Start GIVEN ENTRIES

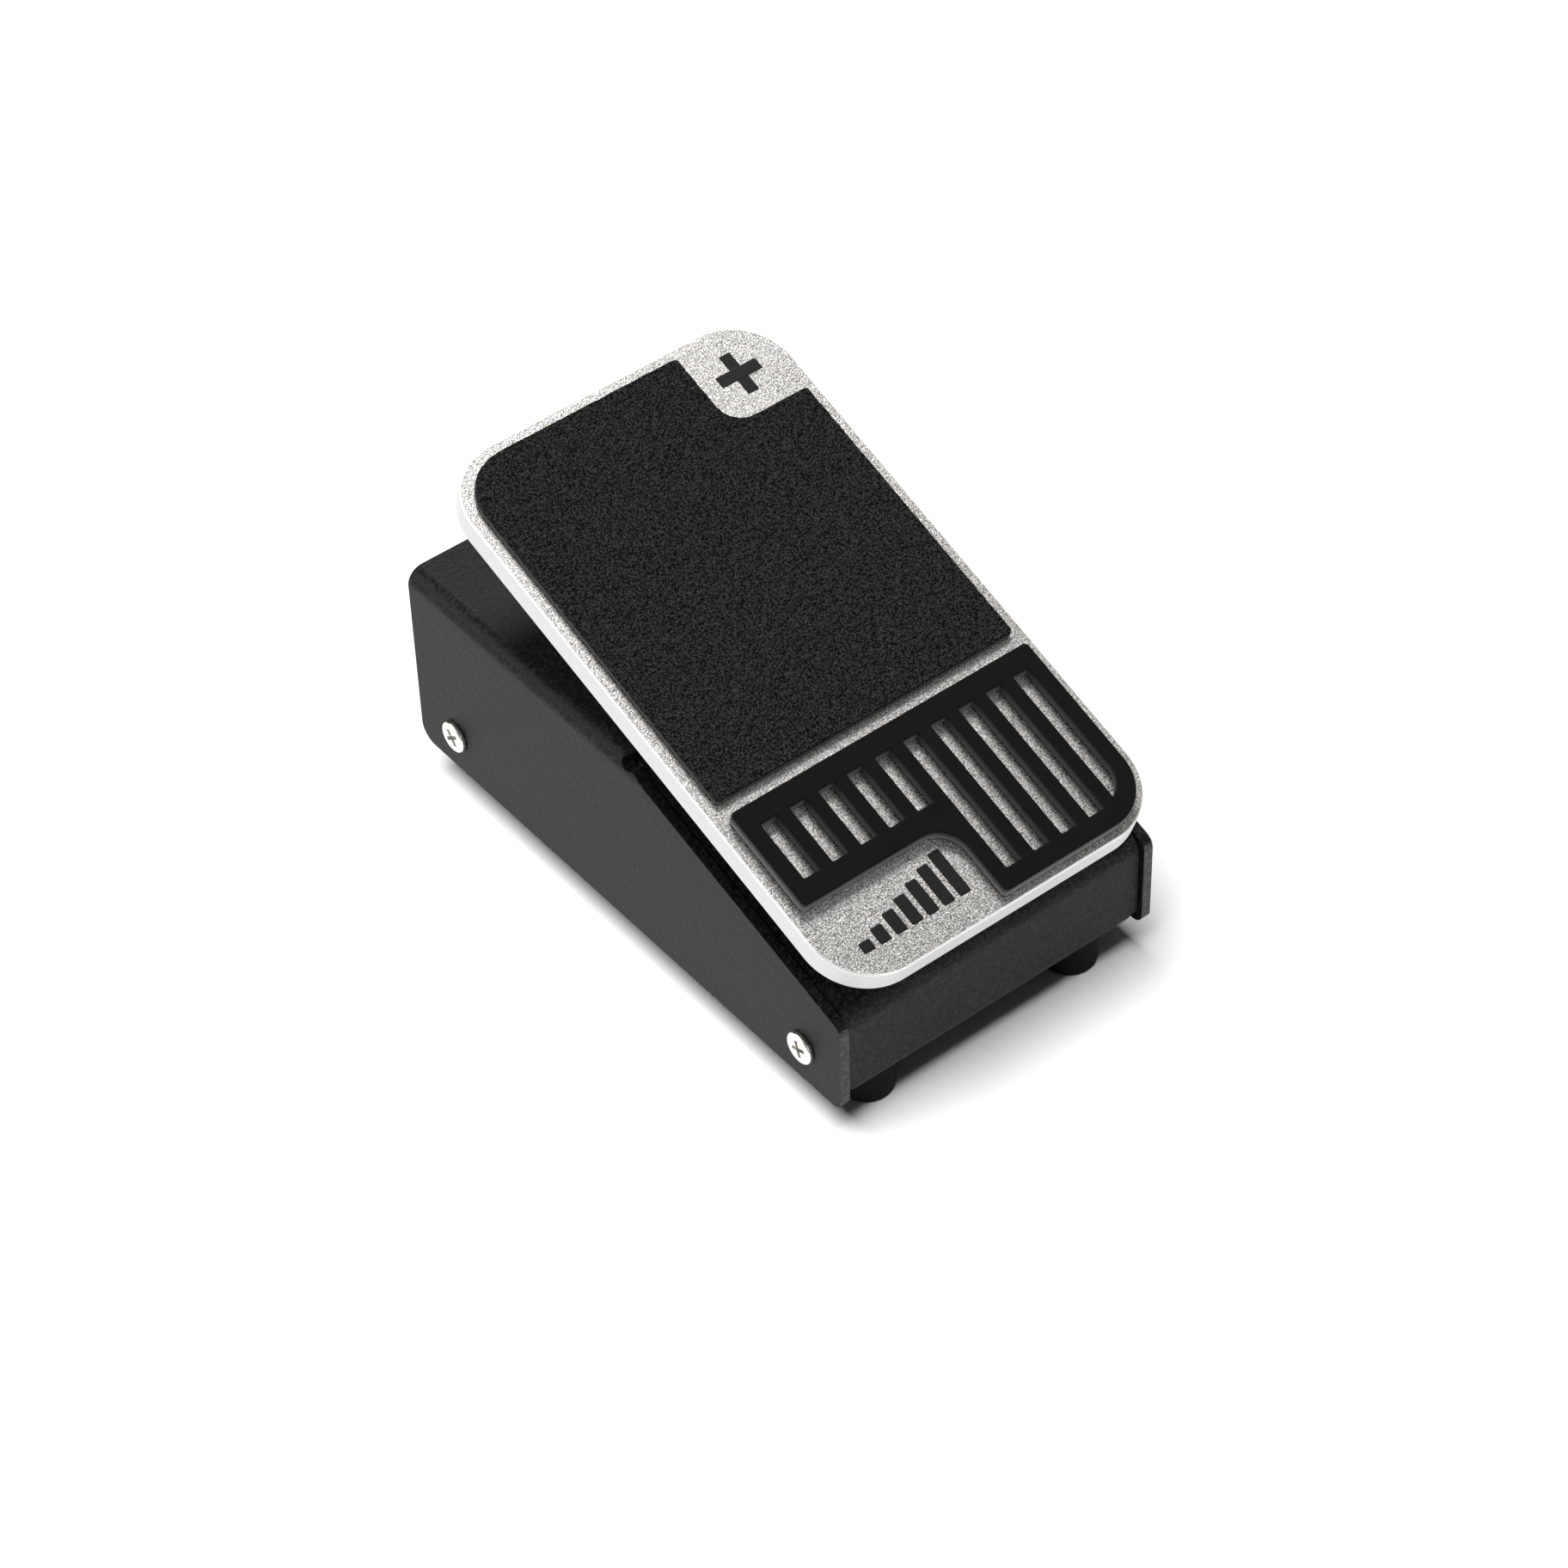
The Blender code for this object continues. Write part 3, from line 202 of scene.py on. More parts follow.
def machined_aluminium():
    """The treadle's sawn and deburred edge: pale, with a faint fine mottle."""
    graph = Graph("aluminium_edge")
    fine = graph.noise(0.18 * MM, 2.0)
    tone = graph.mix(graph.spread(fine, 0.3, 0.7), (0.54, 0.54, 0.535), (0.64, 0.64, 0.635))
    normal = graph.bump(fine, 0.02 * MM, 0.5)
    return graph.surface(tone, graph.spread(fine, 0.2, 0.8, 0.42, 0.55), 0.5, normal)


def chamfer_painted_highlight():
    """The fine chamfer round the treadle: its near-white tone is a painted highlight, the glint a lamp would give
    along the edge.
    """
    graph = Graph("aluminium_chamfer_painted_highlight")
    fine = graph.noise(0.4 * MM, 2.0)
    tone = graph.mix(graph.spread(fine, 0.3, 0.7), (0.80, 0.80, 0.795), (0.92, 0.92, 0.915))
    normal = graph.bump(fine, 0.01 * MM, 0.5)
    return graph.surface(tone, graph.spread(fine, 0.2, 0.8, 0.35, 0.48), 0.4, normal)


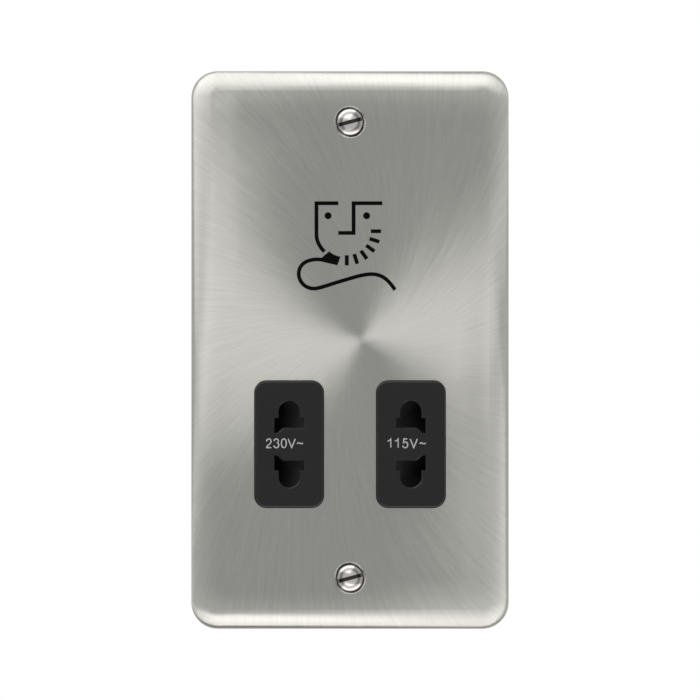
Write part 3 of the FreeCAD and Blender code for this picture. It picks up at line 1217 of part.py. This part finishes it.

End GIVEN ENTRIES

Repeat all of the records above exactly as written.

• _EXERCISE ANSWER_
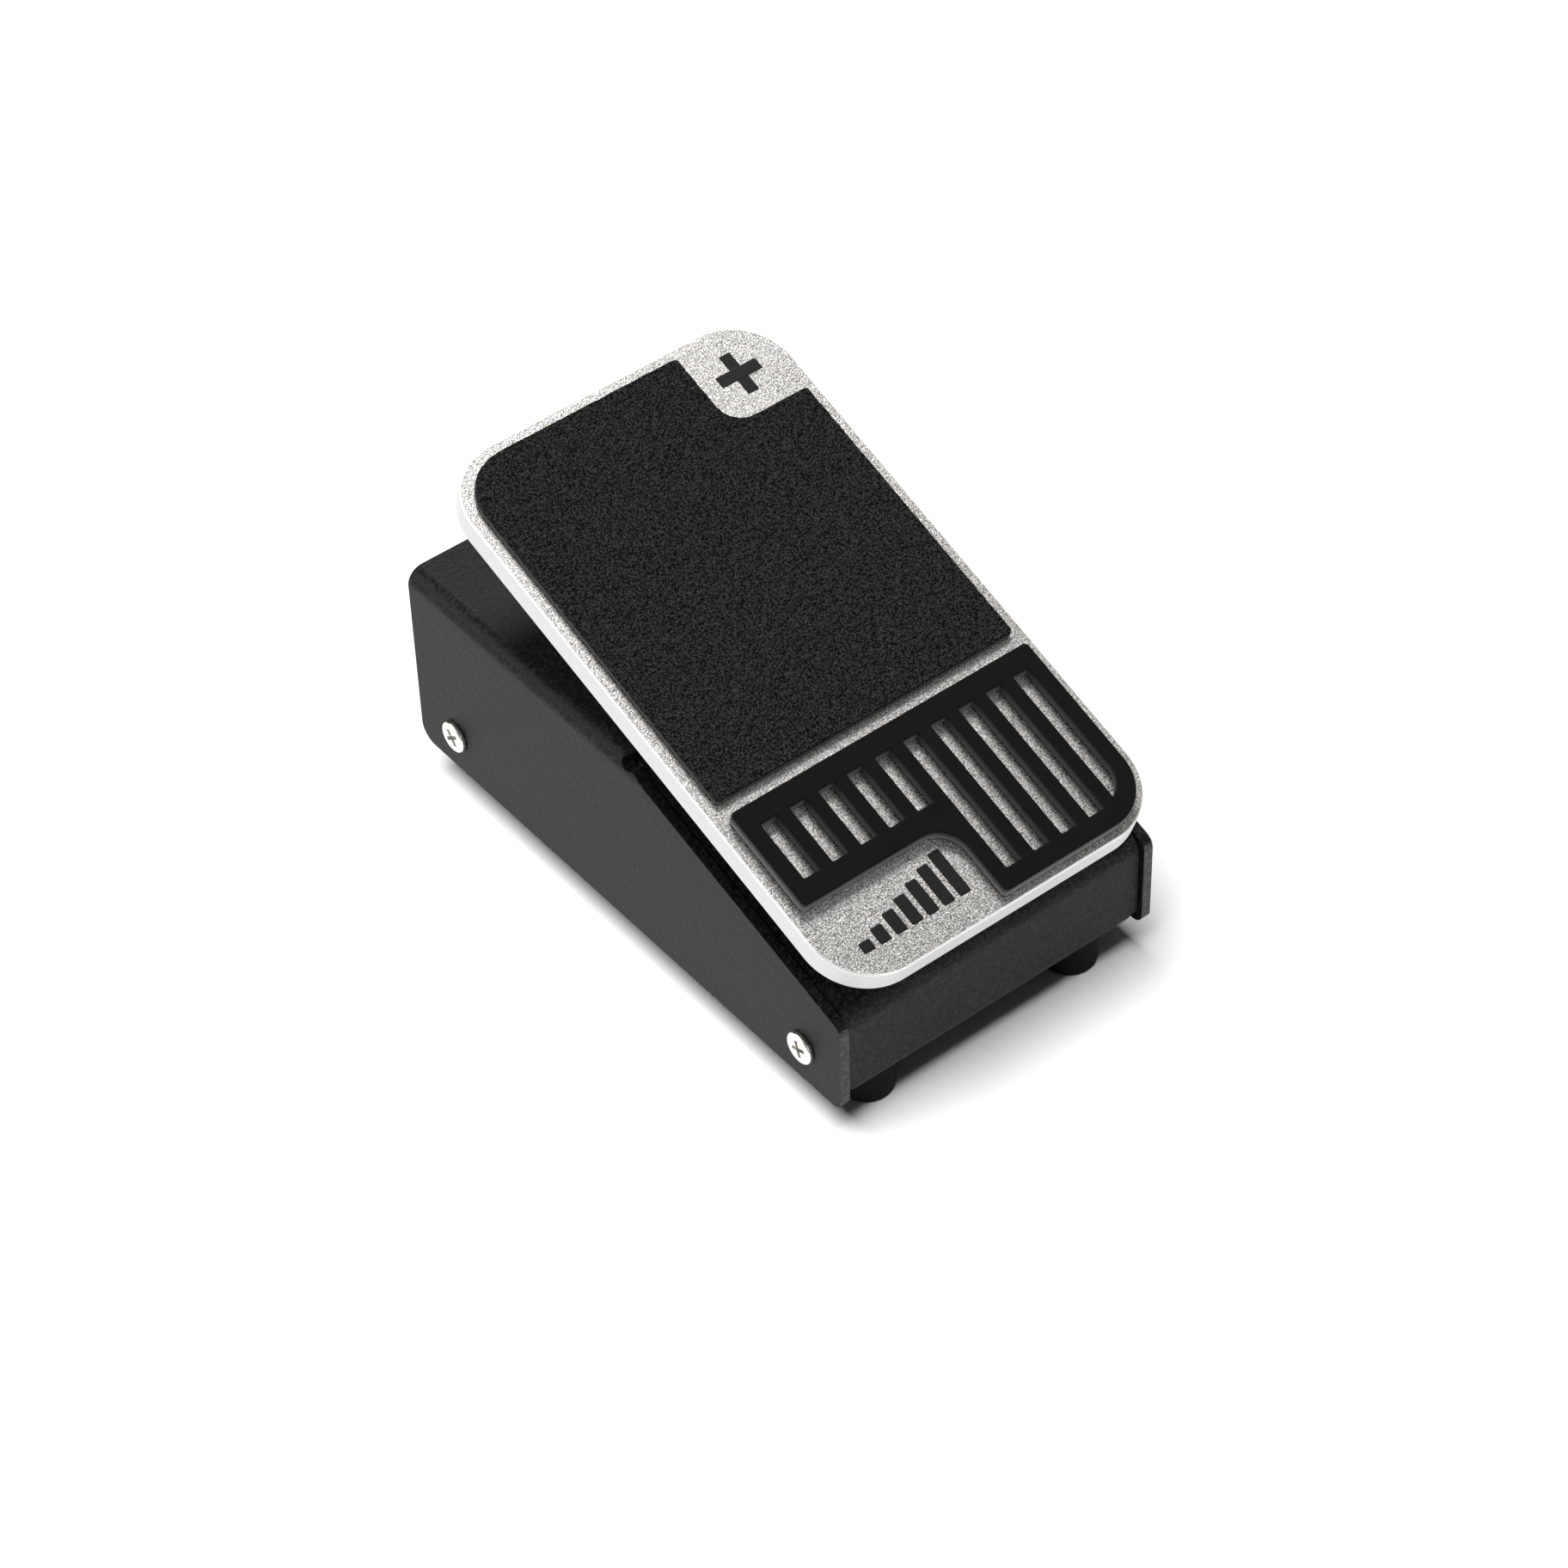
The Blender code for this object continues. Write part 3, from line 202 of scene.py on. More parts follow.
def machined_aluminium():
    """The treadle's sawn and deburred edge: pale, with a faint fine mottle."""
    graph = Graph("aluminium_edge")
    fine = graph.noise(0.18 * MM, 2.0)
    tone = graph.mix(graph.spread(fine, 0.3, 0.7), (0.54, 0.54, 0.535), (0.64, 0.64, 0.635))
    normal = graph.bump(fine, 0.02 * MM, 0.5)
    return graph.surface(tone, graph.spread(fine, 0.2, 0.8, 0.42, 0.55), 0.5, normal)


def chamfer_painted_highlight():
    """The fine chamfer round the treadle: its near-white tone is a painted highlight, the glint a lamp would give
    along the edge.
    """
    graph = Graph("aluminium_chamfer_painted_highlight")
    fine = graph.noise(0.4 * MM, 2.0)
    tone = graph.mix(graph.spread(fine, 0.3, 0.7), (0.80, 0.80, 0.795), (0.92, 0.92, 0.915))
    normal = graph.bump(fine, 0.01 * MM, 0.5)
    return graph.surface(tone, graph.spread(fine, 0.2, 0.8, 0.35, 0.48), 0.4, normal)


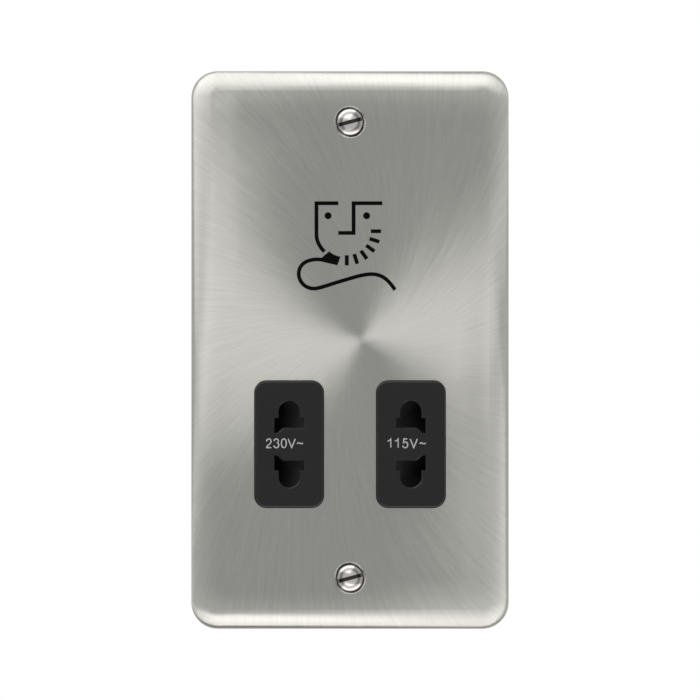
Write part 3 of the FreeCAD and Blender code for this picture. It picks up at line 1217 of part.py. This part finishes it.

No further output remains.